Isu kedua yang perlu diperhatikan, yakni DIY merupakan provinsi dengan angka ketimpangan paling tinggi di Indonesia. Gini Rasio DIY pada September 2016 sebesar 0,425, naik dibandingkan posisi di Maret 2016 maupun September 2015, yaitu 0,42.

Wakil Gubernur DIY, Sri Paduka Paku Alam X saat menerima audiensi dari Panitia Seminar HUT Ke-44 Pusat Studi Kependudukan dan Kebijakan Universitas Gadjah Mada, Rabu (10/5) menyampaikan, upaya-upaya mengatasi kemiskinan sebetulnya sudah dilakukan sejak masa kepemimpinan Soekarno, Soeharto, bahkan hingga saat ini. Semua sepakat bahwa kemiskinan haruslah diakhiri. Namun, Paku Alam melihat, upaya pengentasan kemiskinan, khususnya beberapa dekade belakangan ini, selalu menggunakan pola-pola agregat. Upaya yang dilakukan adalah pemberian bantuan yang sifatnya ekonomi.

“Bagi saya, kegiatan pengentasan kemiskinan apapun yang sifatnya agregat hanya akan menambah panjang rantai ketergantungan. Tidak benar-benar mampu mengatasi. Di sisi lain, kita belum pernah mencoba metode pengentasan kemiskinan nonagregat,” kata Paku Alam.

Metode nonagregat yang dimaksud adalah investasi intelektual. Investasi intelektual jauh lebih bisa diharapkan karena bersifat lifetime atau seumur hidup. Paku Alam menambahkan, dalam bidang pertanian, pemberian bantuan berupa alat-alat pertanian misalnya, tidak begitu efektif menjadi daya ungkit kesejahteraan petani. Berbeda halnya apabila bantuan yang diberikan berupa pendidikan dan pelatihan.

“Berlaku seumur hidup. Ilmunya bisa ditularkan ke petani yang lain, bahkan diturunkan ke anak cucu, sembari memupuk pula keinginan, hasrat atau passion untuk bertani. Tidak dengan bantuan alat-alat yang paling hanya bisa digunakan sepuluh tahun ke depan,” katanya lagi.

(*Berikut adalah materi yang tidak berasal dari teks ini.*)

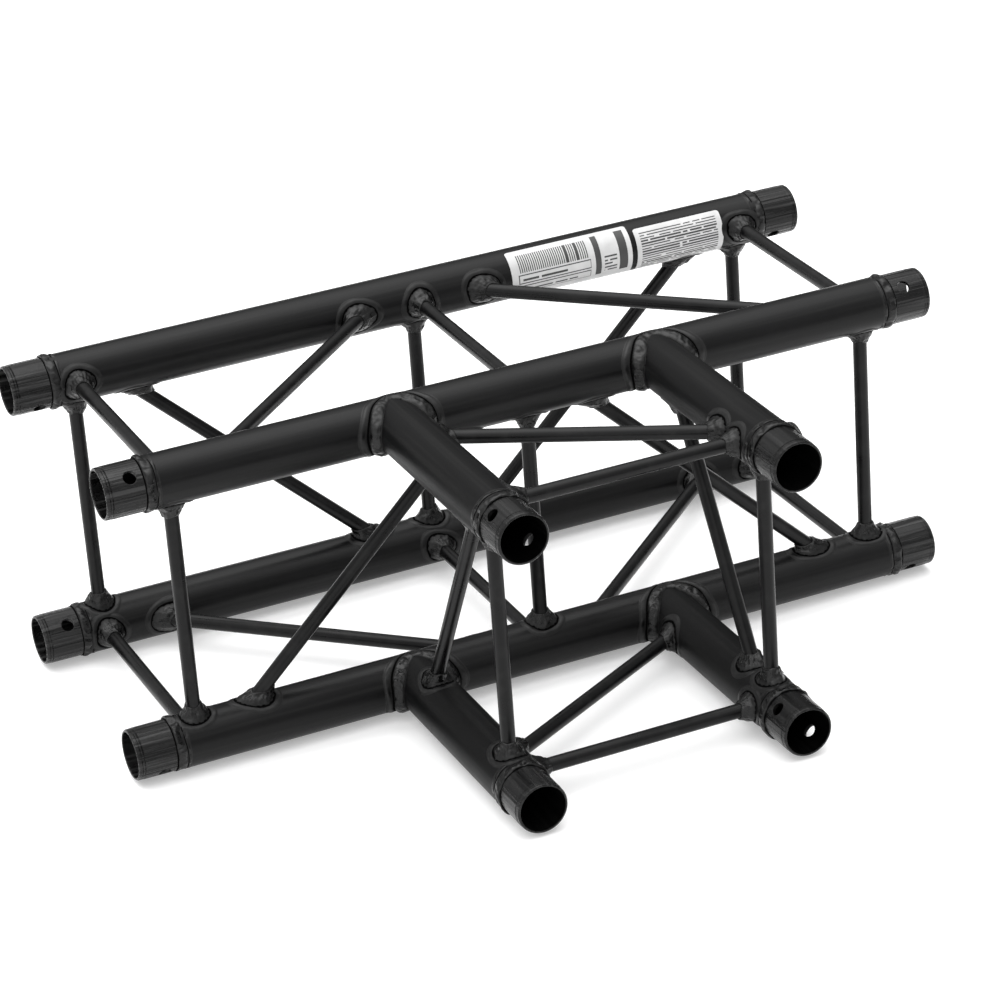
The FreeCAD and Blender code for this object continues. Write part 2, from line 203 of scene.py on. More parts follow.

Dalam kesempatan audiensi tersebut, Paku Alam juga menyoroti angka migrasi masuk ke Yogyakarta karena adanya penerimaan siswa dan mahasiswa baru setiap tahunnya. Isu ini penting untuk diperhatikan pula mengingat efek domino yang ditimbulkannya. Sebagai contoh, sebagian besar mahasiswa baru dalam kurun waktu dua atau tiga bulan akan mulai memiliki kendaraan bermotor. Maka, bisa dibayangkan kemudian, bagaimana dampaknya terhadap kepadatan dan pengaturan lalu lintas di Yogyakarta. Begitu pula dengan permintaan akan kebutuhan pangan, air bersih, tempat tinggal, dan lain sebagainya. Keberadaan mahasiswa sesungguhnya perlu didorong agar menjadi sumber daya pendukung bagi pembangunan di Jogja.

Untuk itu, semua pihak yang terkait baik pemerintah, masyarakat, kalangan akademis (kampus), bahkan sektor swasta perlu saling bersinergi untuk mengatasi beragam persoalan yang ada di DIY. Keterlibatan aktif dari semua pihak sangatlah penting guna mengarahkan pembangunan Yogyakarta ke arah yang lebih baik. Ini tentunya sejalan pula dengan tujuan seminar setengah hari yang akan diselenggarakan oleh PSKK UGM pada Selasa depan. [] Media Center PSKK UGM.